* _Dataset excerpt_
## Start

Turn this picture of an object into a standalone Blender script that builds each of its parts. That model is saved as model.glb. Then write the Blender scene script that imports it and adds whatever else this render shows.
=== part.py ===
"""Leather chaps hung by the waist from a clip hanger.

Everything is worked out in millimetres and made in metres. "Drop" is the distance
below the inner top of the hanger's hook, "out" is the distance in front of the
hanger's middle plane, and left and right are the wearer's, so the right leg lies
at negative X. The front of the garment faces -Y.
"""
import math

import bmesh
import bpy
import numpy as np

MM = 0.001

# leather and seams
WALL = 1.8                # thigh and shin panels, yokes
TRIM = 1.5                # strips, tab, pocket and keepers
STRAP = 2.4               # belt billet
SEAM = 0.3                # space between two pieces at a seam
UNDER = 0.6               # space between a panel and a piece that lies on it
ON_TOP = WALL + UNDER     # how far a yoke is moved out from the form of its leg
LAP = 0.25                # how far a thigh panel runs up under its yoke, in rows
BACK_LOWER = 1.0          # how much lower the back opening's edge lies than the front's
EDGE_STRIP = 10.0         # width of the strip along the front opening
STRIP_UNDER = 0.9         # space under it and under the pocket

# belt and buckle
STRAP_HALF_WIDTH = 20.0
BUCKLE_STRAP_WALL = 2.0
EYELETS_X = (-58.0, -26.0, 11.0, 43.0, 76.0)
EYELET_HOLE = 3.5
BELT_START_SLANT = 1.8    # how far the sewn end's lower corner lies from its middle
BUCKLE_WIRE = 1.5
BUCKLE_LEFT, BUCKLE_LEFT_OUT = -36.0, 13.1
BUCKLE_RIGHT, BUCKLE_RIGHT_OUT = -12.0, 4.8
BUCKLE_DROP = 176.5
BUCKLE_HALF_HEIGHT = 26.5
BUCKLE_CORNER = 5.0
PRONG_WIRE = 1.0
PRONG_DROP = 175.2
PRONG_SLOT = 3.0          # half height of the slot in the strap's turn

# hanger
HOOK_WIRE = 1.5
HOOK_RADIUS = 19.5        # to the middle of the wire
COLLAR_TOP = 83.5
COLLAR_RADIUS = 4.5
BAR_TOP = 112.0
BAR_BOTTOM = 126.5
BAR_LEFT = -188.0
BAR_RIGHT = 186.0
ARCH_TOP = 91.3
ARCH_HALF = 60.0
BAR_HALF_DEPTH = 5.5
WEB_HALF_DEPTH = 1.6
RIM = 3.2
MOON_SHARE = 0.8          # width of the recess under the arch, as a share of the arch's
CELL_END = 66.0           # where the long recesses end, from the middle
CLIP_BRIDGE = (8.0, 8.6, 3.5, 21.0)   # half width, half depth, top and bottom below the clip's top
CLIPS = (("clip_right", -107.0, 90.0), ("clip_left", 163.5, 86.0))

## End

* _What is required_
Write out, unaltered, the lines from the opening of the listing through the line that includes "a clip hanger.".

* _Solution_
Turn this picture of an object into a standalone Blender script that builds each of its parts. That model is saved as model.glb. Then write the Blender scene script that imports it and adds whatever else this render shows.
=== part.py ===
"""Leather chaps hung by the waist from a clip hanger.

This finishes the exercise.